* START *

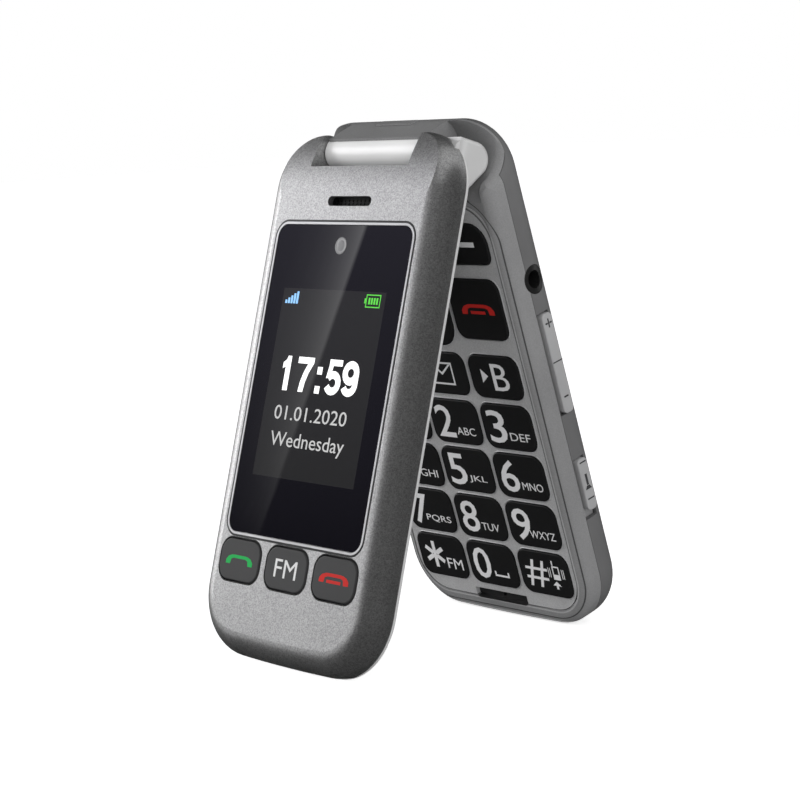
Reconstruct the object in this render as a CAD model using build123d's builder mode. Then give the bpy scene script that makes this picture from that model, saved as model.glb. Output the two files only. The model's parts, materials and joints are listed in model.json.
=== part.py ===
from build123d import *
import os
from math import acos, asin, atan2, cos, hypot, radians, sin, sqrt

# Flip phone with large keys, standing like a tent with its lid part open.  Millimetres.
#
# Both halves are measured alike, from the hinge axis: u across the phone, v from the axis
# towards the free end, and w square to the faces, positive on the lid's outer side when
# the phone is shut.  Each half has a leaning frame of its own, and both meet at the axis.

# ---- Driving dimensions ------------------------------------------------------------------

OPEN_ANGLE = 31.8  # angle between the halves as the phone stands
HALF_WIDTH = 27.0

LID_TOP = 3.2  # the lid's ears run this far past the axis
LID_END = 104.0
LID_BOW = 0.8
LID_INNER = 0.2  # rim of the lid's inner side
LID_FLOOR = 0.6  # inner panel, set back from that rim
LID_PARTING = 1.1  # joint line between the inner frame and the outer shell
LID_OUTER = 6.9
LID_TOP_RADIUS = 12.0
LID_END_RADIUS = 13.5
LID_ROUND = 4.8
LID_WALL = 1.3
CROWN_START = 10.7  # the outer face bends down from here to the hinge end
CROWN_RADIUS = 34.0
FRAME_EDGE = 0.4  # small radius on the frame's outer rim

BASE_TOP = 4.5
BASE_END = 103.8
BASE_BOW = 0.6
BASE_RIM = -0.2
BASE_PARTING = -4.6
BASE_BACK = -12.0
BASE_TOP_RADIUS = 10.5
BASE_END_RADIUS = 12.0
BACK_ROUND = 6.0
RIM_ROUND = 2.5
BASE_WALL = 1.3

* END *

### What you need to do
Repeat the material from above exactly, word for word.

### Result
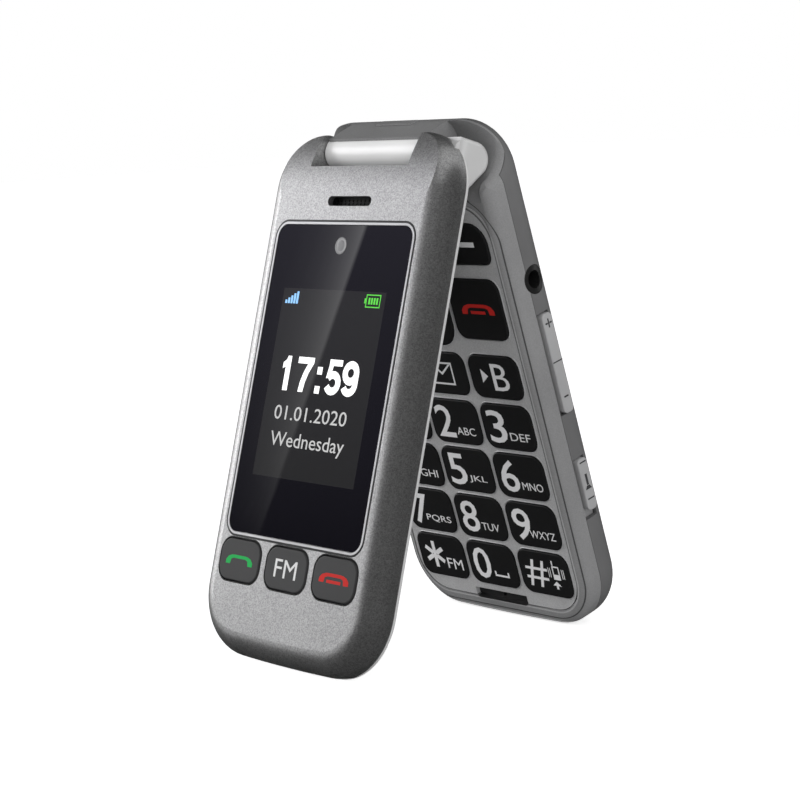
Reconstruct the object in this render as a CAD model using build123d's builder mode. Then give the bpy scene script that makes this picture from that model, saved as model.glb. Output the two files only. The model's parts, materials and joints are listed in model.json.
=== part.py ===
from build123d import *
import os
from math import acos, asin, atan2, cos, hypot, radians, sin, sqrt

# Flip phone with large keys, standing like a tent with its lid part open.  Millimetres.
#
# Both halves are measured alike, from the hinge axis: u across the phone, v from the axis
# towards the free end, and w square to the faces, positive on the lid's outer side when
# the phone is shut.  Each half has a leaning frame of its own, and both meet at the axis.

# ---- Driving dimensions ------------------------------------------------------------------

OPEN_ANGLE = 31.8  # angle between the halves as the phone stands
HALF_WIDTH = 27.0

LID_TOP = 3.2  # the lid's ears run this far past the axis
LID_END = 104.0
LID_BOW = 0.8
LID_INNER = 0.2  # rim of the lid's inner side
LID_FLOOR = 0.6  # inner panel, set back from that rim
LID_PARTING = 1.1  # joint line between the inner frame and the outer shell
LID_OUTER = 6.9
LID_TOP_RADIUS = 12.0
LID_END_RADIUS = 13.5
LID_ROUND = 4.8
LID_WALL = 1.3
CROWN_START = 10.7  # the outer face bends down from here to the hinge end
CROWN_RADIUS = 34.0
FRAME_EDGE = 0.4  # small radius on the frame's outer rim

BASE_TOP = 4.5
BASE_END = 103.8
BASE_BOW = 0.6
BASE_RIM = -0.2
BASE_PARTING = -4.6
BASE_BACK = -12.0
BASE_TOP_RADIUS = 10.5
BASE_END_RADIUS = 12.0
BACK_ROUND = 6.0
RIM_ROUND = 2.5
BASE_WALL = 1.3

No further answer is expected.